Professor wins mentor award

Jason Jackson

Jason Jackson, IU associate professor of folklore in the College of Arts and Sciences, is the recipient of the annual Faculty Mentor Award.

He received the award April 28 at the annual IU Graduate School Awards Ceremony in recognition of his “outstanding commitment and mentorship to graduate students at IU Bloomington,” said Graduate and Professional Student Organization coordinator Angela Jones.

The annual Faculty Mentor Award is presented to one professor by the GPSO and the University Graduate School. All graduate and professional students are invited to give their support to faculty members who they feel deserve special recognition for exemplary behavior.

“Receiving this award was a huge surprise and very moving and meaningful to me,” Jackson said, who is also editor of Museum Anthropology Review, an open access journal that he and his colleagues founded in early 2007. “The news came just as I was beginning to shake off a difficult period in my work, and it was a tremendous reminder of all that is amazing about the job that I have the good fortune to do.”

Jackson also said this award is a great opportunity to highlight the commitment of the Department of Folklore and Ethnomusicology to leadership in the areas of teaching and mentoring.

“Teaching in general is an honor and a privilege,” Jackson said. “But studying with, and learning from, graduate students of the caliber of those with whom I work is a rare and remarkable thing.”

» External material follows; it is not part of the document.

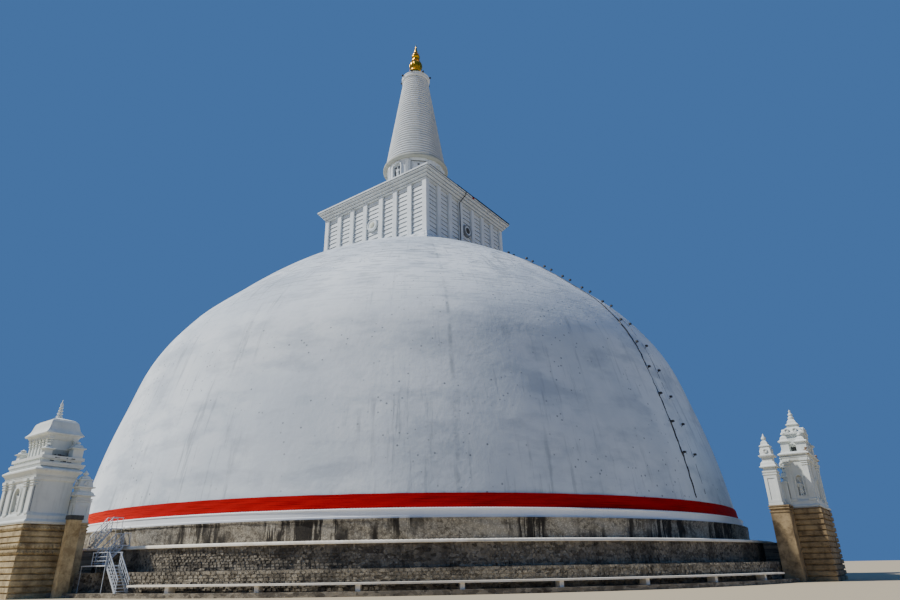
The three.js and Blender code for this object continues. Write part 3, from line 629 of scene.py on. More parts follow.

With this recognition, Jackson hopes to call campus-wide attention to the excellence of the students associated with the program. He raises the issue of economic funding to be able to pursue better research, highlighting the “doing more with less” ideology that he says his department has been pursuing for many years.

“While academically excellent, I also have in mind the remarkable degree to which the graduate students manage to create both community and careers out of very, very scarce resources,” Jackson said. “These students are entrepreneurs and bricoleurs. They would be that much stronger if we could offer them additional faculty and financial support.”

In addition to being a faculty member in the Department of Folklore and Ethnomusicology, Jackson is an adjunct associate professor of anthropology and an affiliated faculty member in the American Studies Program and the Cultural Studies Program at IU. He works with students in all of these areas.

Jackson emphasized the idea that he and his colleagues tend to work with each student as they pursue a highly individualized course of study and research. Many of his students pursue fieldwork projects on diverse topics around the world in places as different as Kazakhstan, Israel, Japan and Canada’s Northwest Territories.

“Quality, quantity and diversity are our key words,” Jackson said. “Sometimes exhaustion is one too.”

Jackson said he is appreciative of the unique opportunities to work with students that he is given on a daily basis.

“The graduate students that I work with are amazing people from whom I learn daily,” Jackson said. “They are kind and smart and they really care about fostering community, both among themselves and in the wider world. These students are seeking to prepare for the human challenges of the 21st century, and I am thankful for all the ways that they enrich my life.”